Multiple Softmax Architecture for Streaming Multilingual End-to-End ASR Systems
- Vikas Joshi ,
- Amit Das ,
- Eric Sun ,
- Rupesh Mehta ,
- Jinyu Li ,
- Yifan Gong
Interspeech 2021 |
Improving multilingual end-to-end (E2E) automatic speech recognition (ASR) systems have manifold advantages. They simplify the training strategy, are easier to scale and exhibit better performance over monolingual models. However, it is still challenging to use a single multilingual model to recognize multiple languages without knowing the input language, as most multilingual models assume the availability of the input language.

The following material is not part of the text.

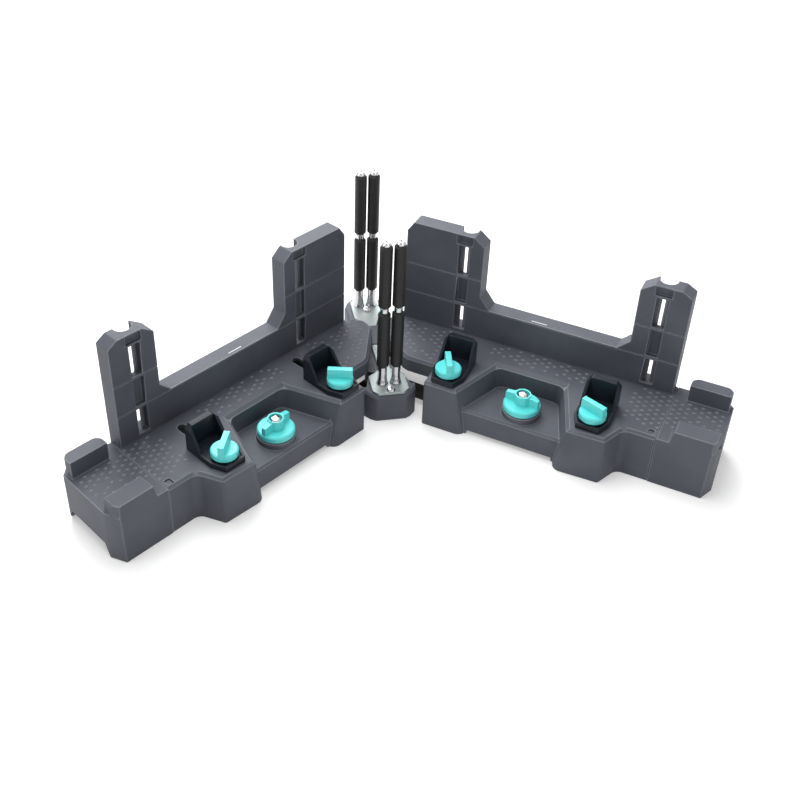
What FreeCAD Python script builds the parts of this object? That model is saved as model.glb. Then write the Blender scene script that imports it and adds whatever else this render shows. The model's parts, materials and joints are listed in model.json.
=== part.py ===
import FreeCAD, Part
import math
import os
import re
import Sketcher
from FreeCAD import Vector

# Miter box: two folding table wings on a centre base, four roller posts that guide the saw.
# Units are millimetres and degrees. +Z is up, +Y is the back of the box, and X=0 is the saw's plane.
# The origin is on the bench, where the two fence faces meet in plan.
# A wing has its own directions: "a" runs outward along the fence, "b" runs backward from the
# fence face. A wing swings about its pivot, and each wing is the mirror image of the other.
DIMENSIONS = {
    # Angles and the two pivots
    "swing": 36.4,
    "pivot_x": 16.0,
    "pivot_y": -32.0,
    "pivot_a": 31.9,
    "pivot_b": -16.3,
    # Clearances
    "running_gap": 0.05,
    "fixed_gap": 0.02,
    "face_gap": 0.3,
    # Wing deck
    "wall": 3.0,
    "deck_top": 50.0,
    "deck_inner": 98.0,
    "deck_outer": 308.5,
    "deck_back": 13.6,
    "deck_front": -67.0,
    "deck_bevel": 2.6,
    "tower_in_front": -88.0,
    "tower_out_front": -92.0,
    "tower_out_corner": 270.5,
    "tower_out_set_back": 1.5,
    "tower_out_foot": 280.5,
    "tower_corner_round": 3.0,
    "shelf_top": 27.0,
    "ledge_front": -82.5,
    "ledge_bevel": 2.0,
    "ledge_bottom": 4.0,
    "recess_in": 153.5,
    "recess_out": 212.0,
    "recess_back": -33.0,
    "recess_slope": 0.36,
    "recess_lean": 8.0,
    "recess_reach": 65.0,
    "shelf_bevel_wide": 4.2,
    # Nose of the deck, which reaches over the centre base to the pivot
    "nose_bottom": 34.0,
    "nose_heel_b": 3.5,
    "nose_tip_a": 21.0,
    "nose_tip_b": -12.0,
    "nose_cheek_a": 25.5,
    "nose_cheek_b": -27.5,
    "nose_front_a": 64.0,
    "nose_front_b": -58.5,
    "nose_shoulder_a": 69.5,
    "nose_front": -61.0,
    "nose_round": 8.0,
    # Underside of the deck
    "rib_bottom": 14.0,
    "rib_thick": 2.2,
    "rib_pitch": 27.0,
    "rib_first": 132.0,
    "rib_front": -30.0,
    "portal_front": -69.0,
    "portal_back": -43.5,
    "portal_top": 13.0,
    "spigot_radius": 6.0,
    "pivot_boss_radius": 9.0,
    # Clamp slots
    "slot_width": 8.0,
    "slot_back": -10.0,
    "slot_front": -81.0,
    "clamp_out": 252.5,
    "clamp_in": 115.5,
    "clamp_screw_b": -72.0,
    # Latch window of the end piece
    "latch_set_back": 8.3,
    "latch_b": -63.9,
    "latch_long": 5.3,
    "latch_wide": 7.0,
    # Fence
    "fence_thick": 16.5,
    "fence_inner": 37.4,
    "fence_outer": 306.0,
    "fence_top": 158.0,
    "fence_lip": 45.0,
    "fence_skin": 3.5,
    "bar_top": 83.2,
    "bar_in": 125.0,
    "bar_out": 249.3,
    "leg_in_side": 115.1,
    "leg_in_foot": 96.0,
    "leg_in_shoulder": 105.0,
    "leg_in_drop": 8.0,
    "leg_in_tip": 6.5,
    "leg_in_tip_drop": 9.5,
    "leg_out_side": 260.4,
    "leg_out_foot": 94.0,
    "leg_out_shoulder": 11.5,
    "leg_out_drop": 8.0,
    "leg_out_tip": 9.4,
    "leg_out_tip_drop": 5.5,
    "channel_in": 95.6,
    "channel_out": 281.0,
    "channel_radius": 8.0,
    "channel_b": 14.5,
    "channel_bottom": 53.5,
    "window_width": 10.6,
    "window_depth": 6.62,
    "closed_window_depth": 5.0,
    "top_window_width": 15.0,
    "top_window_depth": 3.5,
    "top_window_low": 148.0,
    "top_window_high": 156.3,
    "window_one_low": 115.0,
    "window_one_high": 146.0,
    "window_two_low": 84.0,
    "window_two_high": 112.0,
    "window_three_low": 54.0,
    "window_three_high": 80.5,
    "groove_high": 113.2,
    "groove_low": 82.0,
    "groove_deep": 0.5,
    "groove_tall": 0.9,
    "core_low": 54.0,
    "core_rib": 3.0,
    # End piece, with its places along the wing counted from the deck's open end
    "end_gap": 0.2,
    "end_outer": 52.5,
    "end_front": -67.5,
    "end_front_corner": 48.0,
    "end_side_flare": 1.5,
    "end_back_taper": 1.0,
    "end_side_corner": -53.0,
    "end_back_corner": 44.5,
    "end_back_side": 7.0,
    "back_block_in": 11.5,
    "back_block_out": 48.5,
    "back_block_front": -2.5,
    "back_block_back": 11.0,
    "back_block_top": 67.0,
    "back_block_corner": 4.5,
    "front_block_in": 14.0,
    "front_block_out": 51.5,
    "front_block_bevel": 1.5,
    "front_block_back": -50.0,
    "front_block_top": 62.5,
    "front_block_ramp": 3.0,
    "arch_back": 9.0,
    "arch_front": -53.0,
    "arch_slope": 6.0,
    "arch_top": 12.0,
    "plug_depth": 7.8,
    "plug_gap": 0.2,
    # Centre base
    "base_top": 29.5,
    "beam_bottom": 14.0,
    "beam_half": 9.0,
    "block_front": -120.3,
    "block_nose_half": 14.0,
    "block_cheek_half": 18.8,
    "block_cheek_y": -117.4,
    "block_half": 24.6,
    "block_half_y": -110.8,
    "block_foot_back": -104.0,
    "block_back": -90.0,
    "block_back_half": 17.5,
    "hub_half": 27.5,
    "hub_inner_half": 17.0,
    "hub_front": -41.5,
    "hub_back": -10.5,
    "hub_corner": 11.0,
    "hub_top": 33.0,
    "core_margin": 10.0,
    "rear_half": 21.0,
    "rear_front": 7.0,
    "rear_side_y": 31.0,
    "rear_cheek_half": 17.5,
    "rear_cheek_y": 40.0,
    "rear_tail_half": 13.0,
    "rear_back": 45.5,
    "block_bevel": 2.6,
    "post_boss_radius": 5.6,
    "screw_boss_radius": 4.0,
    # Plates
    "plate_thick": 2.5,
    "front_plate_half": 17.3,
    "front_plate_back": -91.0,
    "front_plate_side": -114.0,
    "front_plate_nose_half": 12.3,
    "front_plate_front": -119.0,
    "tongue_half": 5.5,
    "tongue_root": -82.0,
    "tongue_end": -42.0,
    "front_plate_corner": 6.0,
    "front_plate_shoulder": -87.0,
    "rear_plate_half": 14.5,
    "rear_plate_back": 39.5,
    "rear_plate_corner": 4.0,
    "rear_plate_front": 6.5,
    "rear_plate_neck": 8.0,
    "rear_plate_neck_y": 0.0,
    "rear_plate_tip": 4.5,
    "rear_plate_tip_y": -10.0,
    "front_screw_y": -114.4,
    "rear_screw_y": 19.0,
    "plate_screw_radius": 1.75,
    "plate_head_radius": 4.2,
    "plate_head_tall": 2.0,
    "plate_screw_long": 14.0,
    # Posts, rollers and what holds them
    "saw_gap": 1.2,
    "front_post_y": -103.2,
    "rear_post_y": 28.2,
    "post_flare_radius": 5.6,
    "post_flare_tall": 0.8,
    "post_waist_radius": 4.8,
    "post_waist_tall": 3.0,
    "post_cone_tall": 9.0,
    "post_radius": 4.2,
    "post_shoulder": 52.0,
    "post_spindle_radius": 3.0,
    "post_top": 183.0,
    "post_tail": 10.0,
    "roller_radius": 5.8,
    "roller_gap": 0.15,
    "roller_bevel": 2.0,
    "collar_bottom": 113.0,
    "collar_tall": 5.0,
    "collar_radius": 3.9,
    "collar_bevel": 0.4,
    "cap_radius": 4.3,
    "cap_tall": 3.4,
    "cap_screw_radius": 1.75,
    "cap_screw_long": 12.0,
    "cross_deep": 1.8,
    "cross_wide": 1.1,
    "tool_gap": 1.0,
    # Stay arms
    "stay_x": 10.0,
    "stay_y": -73.0,
    "arm_bottom": 6.0,
    "arm_thick": 5.0,
    "arm_half": 8.0,
    "arm_slot_half": 5.45,
    "arm_slot_near": 127.5,
    "arm_slot_far": 162.0,
    "arm_hub_radius": 4.0,
    "stay_boss_radius": 7.5,
    "stay_head_radius": 6.5,
    "stay_head_tall": 3.4,
    "stay_screw_radius": 2.5,
    "stay_screw_long": 12.5,
    "arm_end": 2.0,
    "pivot_head_radius": 8.0,
    "pivot_head_tall": 3.0,
    "bevel": 0.6,
    # Lock
    "lock_a": 185.5,
    "lock_b": -61.5,
    "lock_ring_radius": 18.0,
    "lock_ring_tall": 6.0,
    "lock_boss_radius": 9.0,
    "lock_disc_radius": 17.0,
    "lock_disc_tall": 6.0,
    "lock_disc_bevel": 1.2,
    "lock_hub_radius": 7.5,
    "lock_hub_tall": 16.0,
    "lock_grip_half": 2.6,
    "lock_grip_tip_half": 2.0,
    "lock_grip_tip_drop": 1.5,
    "lock_grip_long": 32.0,
    "lock_grip_tall": 15.0,
    "lock_grip_turn": -5.0,
    "lock_bolt_radius": 3.0,
    "lock_head_radius": 4.9,
    "lock_well_radius": 6.0,
    "lock_head_deep": 3.4,
    "lock_head_tall": 3.8,
    "lock_head_rim": 2.2,
    "lock_bolt_end": 1.0,
    "lock_nut_half": 7.5,
    "lock_nut_bottom": 1.5,
    # Clamps
    "jaw_half": 15.0,
    "jaw_foot_half": 16.0,
    "jaw_back": 33.0,
    "jaw_waist": 0.0,
    "jaw_elbow": 12.0,
    "jaw_front": -14.0,
    "jaw_front_half": 10.5,
    "jaw_floor": 4.0,
    "jaw_tall": 27.0,
    "jaw_plate": 6.0,
    "jaw_side": 2.8,
    "jaw_rim": 5.5,
    "jaw_slope_foot": 13.0,
    "jaw_corner": 4.0,
    "jaw_pad_radius": 10.0,
    "jaw_pad_tall": 1.6,
    "key_gap": 0.15,
    "key_front": -5.0,
    "key_back": 23.5,
    "key_deep": 2.6,
    "knob_radius": 12.0,
    "knob_tall": 6.5,
    "knob_bevel": 1.2,
    "knob_bore_deep": 5.2,
    "right_outer_grip_turn": -20.0,
    "left_outer_grip_turn": -35.5,
    "right_inner_grip_turn": 118.0,
    "left_inner_grip_turn": 49.0,
    "knob_rise": 0.3,
    "knob_grip_half": 2.8,
    "knob_grip_tall": 15.8,
    "knob_grip_long": 23.0,
    "bolt_radius": 2.5,
    "bolt_foot": 9.0,
    "nut_half": 7.0,
    "nut_tall": 4.0,
    # Fence screws
    "fence_screw_b": 6.0,
    "fence_screw_radius": 2.0,
    "fence_head_radius": 3.9,
    "fence_head_tall": 2.8,
    "fence_screw_long": 15.0,
    "fence_boss_half": 5.0,
}
FENCE_SCREWS_A = {"fence_screw_one": 64.0, "fence_screw_two": 147.0, "fence_screw_three": 228.0,
                  "fence_screw_four": 295.6}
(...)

In this paper, we introduce multi-softmax model to improve the multilingual recurrent neural network transducer (RNN-T) models, by having language specific softmax, joint and embedding layers, while sharing rest of the parameters. We extend the multi-softmax model to work without knowing the input language, by integrating a language identification (LID) model, that estimates the LID on-the-fly and also does the recognition at the same time. The multi-softmax model outperforms monolingual models with an average word error rate relative (WERR) reduction of 4.65% on Indian languages. Finetuning further improves the WERR reduction to 12.2%. The multi-softmax model with on-the-fly LID estimation, shows WERR reduction of 13.86% compared to the multilingual baseline.